ASMS 2023: A Look at the Tuesday Afternoon Oral Session on Plants and Natural Products

Event

From 2:30–4:30 p.m., there was an oral session titled “Plants and Natural Products” which will take place in Room 332. The session, chaired and presided over by Joshua Kellogg of The Pennsylvania State University, included six talks on the role of mass spectrometry in determining metabolites and other compounds occurring in nature.

Kicking off this talk at 2:30 p.m. was Boniek Gontijo of the Federal University of Goiàs in Goiânia, Brazil, who discussed mass spectrometry-based untargeted metabolomics approaches for the comprehensive structural annotation of bioactive metabolites from Anacardium humile, or bushy cashew fruits.

Next at 2:50 p.m., Aleksandra Popowich from The Metropolitan Museum of Art in New York, New York, USA talked about multi-omics approaches to identifying chia oil in Colonial Mexican art materials.

Following that at 3:10 p.m., Bahar Behsaz of Carnegie Mellon University in Pittsburgh, Pennsylvania, USA illustrated how a pathogen-oriented platform for the large-scale discovery of drug-like natural products discovered a novel antifungal targeting the urgent-threat drug-resistant Candidiasis.

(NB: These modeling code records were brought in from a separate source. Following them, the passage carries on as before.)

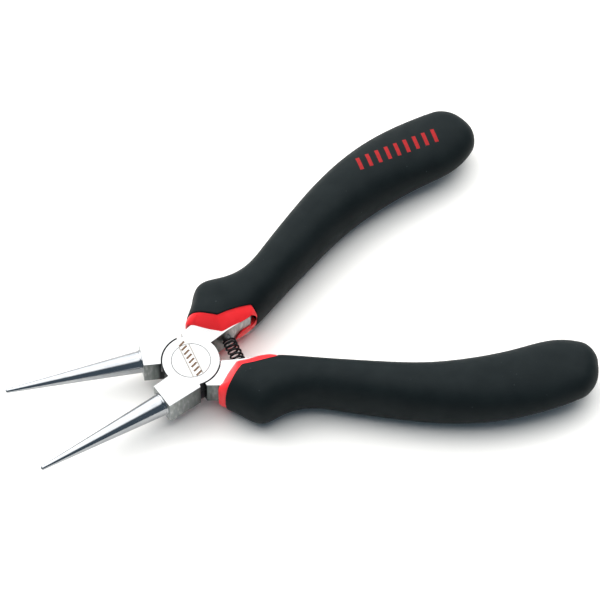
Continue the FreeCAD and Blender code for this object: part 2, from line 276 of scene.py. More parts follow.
def new_material(name):
    """Material with its nodes, its links and its shader."""
    material = bpy.data.materials.new(name)
    material.use_nodes = True
    nodes = material.node_tree.nodes
    shader = next(node for node in nodes if node.type == "BSDF_PRINCIPLED")
    return material, nodes, material.node_tree.links, shader


def noise(nodes, links, scale, detail, stretch=None):
    """Noise in the piece's own metres; stretch is a scale per axis and a turn about Z."""
    place_of = nodes.new("ShaderNodeTexCoord")
    texture = nodes.new("ShaderNodeTexNoise")
    texture.inputs["Scale"].default_value = scale
    texture.inputs["Detail"].default_value = detail
    if stretch is None:
        links.new(place_of.outputs["Object"], texture.inputs["Vector"])
    else:
        mapping = nodes.new("ShaderNodeMapping")
        mapping.inputs["Scale"].default_value = stretch[0]
        mapping.inputs["Rotation"].default_value = (0, 0, stretch[1])
        links.new(place_of.outputs["Object"], mapping.inputs["Vector"])
        links.new(mapping.outputs["Vector"], texture.inputs["Vector"])
    return texture.outputs["Fac"]


def ramp(nodes, links, value, stops):
    """Colour ramp from (position, colour) stops."""
    node = nodes.new("ShaderNodeValToRGB")
    links.new(value, node.inputs["Fac"])
    elements = node.color_ramp.elements
    for element, (position, colour) in zip(elements, stops):
        element.position = position
        element.color = (*colour, 1.0)
    for position, colour in stops[2:]:
        elements.new(position).color = (*colour, 1.0)
    return node.outputs["Color"]


def spread(nodes, links, value, low, high):
    """A noise's usual range, 0.3 to 0.7, stretched from low to high."""
    node = nodes.new("ShaderNodeMapRange")
    node.inputs["From Min"].default_value = 0.3
    node.inputs["From Max"].default_value = 0.7
    node.inputs["To Min"].default_value = low
    node.inputs["To Max"].default_value = high
    links.new(value, node.inputs["Value"])
    return node.outputs["Result"]


def bump(nodes, links, height, distance, strength, below=None):
    """Normal raised by a height, on top of the normal below."""
    node = nodes.new("ShaderNodeBump")
    node.inputs["Strength"].default_value = strength
    node.inputs["Distance"].default_value = distance
    links.new(height, node.inputs["Height"])
    if below is not None:
        links.new(below, node.inputs["Normal"])
    return node.outputs["Normal"]


def mixed(nodes, links, factor, first, second, kind="RGBA"):
    """Blend of two values or colours; the second may be a constant colour."""
    node = nodes.new("ShaderNodeMix")
    node.data_type = kind
    links.new(factor, node.inputs["Factor"])
    sockets = [s for s in node.inputs if s.enabled and s.name in ("A", "B")]
    links.new(first, sockets[0])
    if isinstance(second, tuple):
        sockets[1].default_value = second
    else:
        links.new(second, sockets[1])
    return next(s for s in node.outputs if s.enabled)


def side_faces(nodes, links):
    """1 on upright faces, 0 on the faces that look up or down."""
    place_of = nodes.new("ShaderNodeTexCoord")
    split = nodes.new("ShaderNodeSeparateXYZ")
    links.new(place_of.outputs["Normal"], split.inputs["Vector"])
    size = nodes.new("ShaderNodeMath")
    size.operation = "ABSOLUTE"
    links.new(split.outputs["Z"], size.inputs[0])
    node = nodes.new("ShaderNodeMapRange")
    node.inputs["From Min"].default_value = 0.75
    node.inputs["From Max"].default_value = 0.35
    links.new(size.outputs["Value"], node.inputs["Value"])
    return node.outputs["Result"]


def near_pivot(nodes, links, fade):
    """1 inside the lap joint's recess, falling to 0 over a distance outside it."""
    place_of = nodes.new("ShaderNodeTexCoord")
    flat = nodes.new("ShaderNodeVectorMath")
    flat.operation = "MULTIPLY"
    flat.inputs[1].default_value = (1, 1, 0)
    links.new(place_of.outputs["Object"], flat.inputs[0])
    reach = nodes.new("ShaderNodeVectorMath")
    reach.operation = "LENGTH"
    links.new(flat.outputs["Vector"], reach.inputs[0])
    node = nodes.new("ShaderNodeMapRange")
    node.inputs["From Min"].default_value = (RECESS_RADIUS + 0.25 + fade) * MM
    node.inputs["From Max"].default_value = (RECESS_RADIUS + 0.25) * MM
    links.new(reach.outputs["Value"], node.inputs["Value"])
    return node.outputs["Result"]


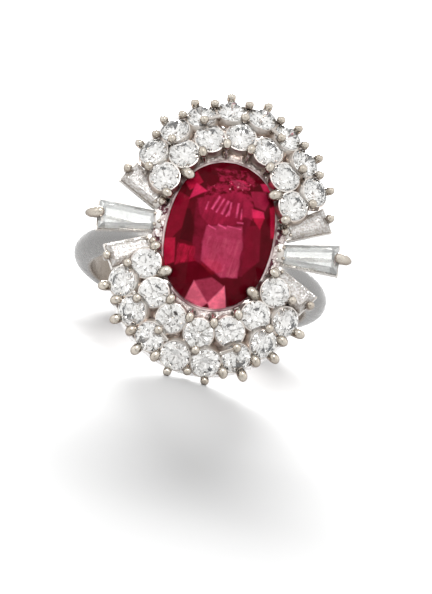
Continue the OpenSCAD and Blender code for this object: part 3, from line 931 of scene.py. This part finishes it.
# %% The ruby's outline
RING_STEPS = 144
RUBY_HALF_WIDTH = 4.03
RUBY_HALF_LENGTH = 5.72
RUBY_END_R = 3.75
RUBY_SIDE_R = (
    (RUBY_HALF_WIDTH ** 2 + RUBY_HALF_LENGTH ** 2 - 2 * RUBY_HALF_LENGTH * RUBY_END_R)
    / (2 * (RUBY_HALF_WIDTH - RUBY_END_R))
)
SIDE_CENTRE = RUBY_SIDE_R - RUBY_HALF_WIDTH
END_CENTRE = RUBY_HALF_LENGTH - RUBY_END_R


def beside_ruby(angle, grow):
    """The point at a distance outside the ruby's outline, by the angle of the outline's normal."""
    facing = Vector((math.cos(angle), math.sin(angle)))
    if abs(facing.y) * SIDE_CENTRE > abs(facing.x) * END_CENTRE:
        return Vector((0, math.copysign(END_CENTRE, facing.y))) + (RUBY_END_R + grow) * facing
    return Vector((-math.copysign(SIDE_CENTRE, facing.x), 0)) + (RUBY_SIDE_R + grow) * facing


def angle_beside_ruby(point):
    """The angle of the outline's normal through a point."""
    over_end = abs(point.y) - END_CENTRE
    if over_end * SIDE_CENTRE > abs(point.x) * END_CENTRE:
        return math.atan2(math.copysign(over_end, point.y), point.x)
    return math.atan2(point.y, point.x + math.copysign(SIDE_CENTRE, point.x))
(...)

Fourth on the program, at 3:30 p.m., is Kate Nyarko of the University of Missouri-Columbia in Columbia, Missouri, USA, who showed how high performance liquid chromatography coupled to tandem mass spectrometry (HPLC–MS/MS) was able to profile the polyphenol content in honey and its relationship to geographical origins.

After that at 3:50 p.m. was Sarah Williams of Pacific Northwest National Laboratory in Richland, Washington, USA, who talked about single-protoplast and tissue-specific proteomics of agronomic-relevant plant systems using a nanodroplet processing platform.

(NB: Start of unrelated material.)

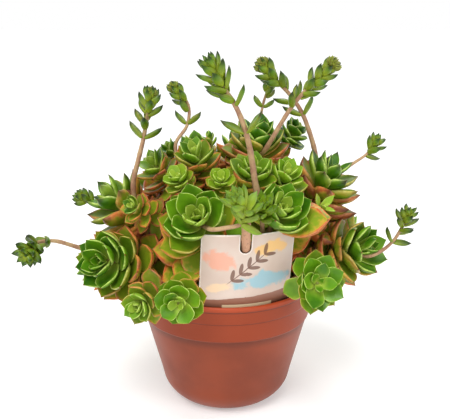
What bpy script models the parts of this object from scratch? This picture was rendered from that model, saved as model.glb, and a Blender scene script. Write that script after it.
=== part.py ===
# Potted echeveria: a clump of rosettes with flower stalks in a clay-coloured plastic pot.
# Metres, +Z up. The origin is the centre of the pot's flat base, and the label stands at the front, at -Y.

import math
import random

import bmesh
import bpy
from mathutils import Euler, Vector
from mathutils.bvhtree import BVHTree

MM = 0.001
GAP = 0.3 * MM                  # clearance between pieces that touch
STALK_START = 5.0               # how far off its stem a stalk's foot starts, and its steps in, in mm
STALK_STEP = 0.15
LEAF_STEP = 2 * 137.5           # degrees between leaves: two golden angles, so in-between ones still fit

# Pot and soil, radius and height in millimetres
TURN_STEPS = 24
FLOOR_TOP = 2.2
POT_INNER = [(0, FLOOR_TOP), (36.5, FLOOR_TOP), (46.6, 9.2), (51.6, 17.0), (52.9, 24.0), (66.2, 73.0),
             (67.5, 101.0)]
POT_OUTER = [(68.3, 102.0), (69.8, 102.0), (70.6, 101.0), (70.6, 98.4), (69.9, 97.4), (69.7, 88.4),
             (69.1, 87.6), (69.0, 73.8), (67.7, 73.0), (54.6, 24.0), (52.8, 15.5),
             (48.2, 8.2), (41.6, 2.6), (34.0, 0.0), (0, 0)]
DRAIN_COUNT = 5
DRAIN_RADIUS = 3.0 * MM
DRAIN_CIRCLE = 24.0 * MM
DRAIN_SIDES = 6
DRAIN_LOW = -1.0 * MM           # the drain cutters reach from here to here
DRAIN_HIGH = 6.0 * MM
SOIL_EDGE = 94.0                # soil level at the wall
SOIL_MIDDLE = 96.5              # and at the centre
HOLE_DEPTH = 8.0 * MM           # how deep the stems stand in the soil

# Label: a card on a slightly opening cone behind the front of the rim, lengths in millimetres
LABEL_TURN = 14.5               # degrees round from the front
LABEL_RADIUS = 63.96            # at the height of LABEL_FOOT
LABEL_FOOT = 100.0
LABEL_TOP = 160.0
LABEL_SLOPE = 0.18              # how far it opens for each unit of height
LABEL_HALF_WIDTH = 35.5
LABEL_THICKNESS = 0.7
TONGUE_HALF_WIDTH = 19.0
TONGUE_BOTTOM = 82.0
NOTCH_MIDDLE = -4.3             # to the left of the label's middle
NOTCH_HALF_WIDTH = 4.3
NOTCH_DEPTH = 15.0
CORNER = 3.0
LABEL_SPAN = 72.0               # degrees of the strip that the label is cut from, and its steps
LABEL_STEPS = 18
LABEL_SPARE = 5.0               # how far the strip passes the card's top and foot
CUT_NEAR = 30 * MM              # the card's outline cuts the strip between these distances from the axis
CUT_FAR = 100 * MM
SLOT_LOW = 70 * MM              # heights between which the outline of the tongue's slot cuts
SLOT_HIGH = 110 * MM

# Rosettes. Each leafy head stands at a turn and a height from the middle of the clump, and it faces
# along a turn and a height of its own, in degrees. Turns count from the front (-Y) towards +X.
CLUMP_MIDDLE = Vector((0, 0, 98.0)) * MM
STEM_SEATS = (8.0, 46.0)        # where a stem stands: 8 mm from the axis, and 46 mm more for a low head

# Leaf form by style: width to length, angle from the stem of the youngest and the oldest leaf,
# how much the leaf curls up along its length, the thickness to width, and how far the oldest leaves
# outgrow the crown
STYLES = {
    "full": (0.62, 12, 92, 22, 0.15, 1.15),
    "cup": (0.66, 12, 82, 20, 0.16, 1.15),
    "open": (0.78, 30, 92, 12, 0.12, 1.0),
    "star": (0.60, 34, 94, 10, 0.13, 1.0),
    "few": (0.70, 20, 76, 14, 0.15, 1.0),
    "sprig": (0.40, 24, 76, 8, 0.18, 1.0),
    "long": (0.46, 16, 94, 18, 0.18, 1.3),
    "bud": (0.48, 12, 60, 8, 0.24, 1.0),
}
PALE_STYLES = ("few", "open", "star", "sprig")

# How the leaves of a head follow their age, from 0 at the bud to 1 for the oldest leaf
YOUNGEST = 0.14                 # age of the first leaf
FIRST_DEPTH = 1.2               # mm from the stem's tip to the youngest leaf
DEPTH_POWER = 1.6               # how the spacing widens down the stem
YOUNG_SIZE = 0.34               # length of the youngest leaf to a full-grown one
GROWN_AGE = 0.5                 # age at which a leaf has its full length
LEAF_JITTER = 5.0               # degrees of scatter in a leaf's turn
PAIR_JITTER = 15.0              # and in the turn of a stalk's leaf pair
FACING_SHARE = 0.75             # how far old leaves face as the heart does, not as the stem under them
PLAIN_BELOW = 19.0              # leaves shorter than this, in mm, have a single section
STEM_RADII = [(22, 3.4), (15, 2.7), (0, 1.9)]   # by leaf length: from this length on, this radius, in mm
STEM_RISE = 34.0                # mm that a stem runs straight up from its foot, and straight to its head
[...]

Wrapping up this session at 4:10 p.m., Benjamin Bartels of M4i, the Maastricht MultiModal Molecular Imaging Institute at Maastricht University in Maastricht, The Netherlands, “[looked] into the small and fragile” – performing highly resolved, matrix-free mass spectrometry imaging (MSI) of the floating fern Azolla and its specialized metabolites.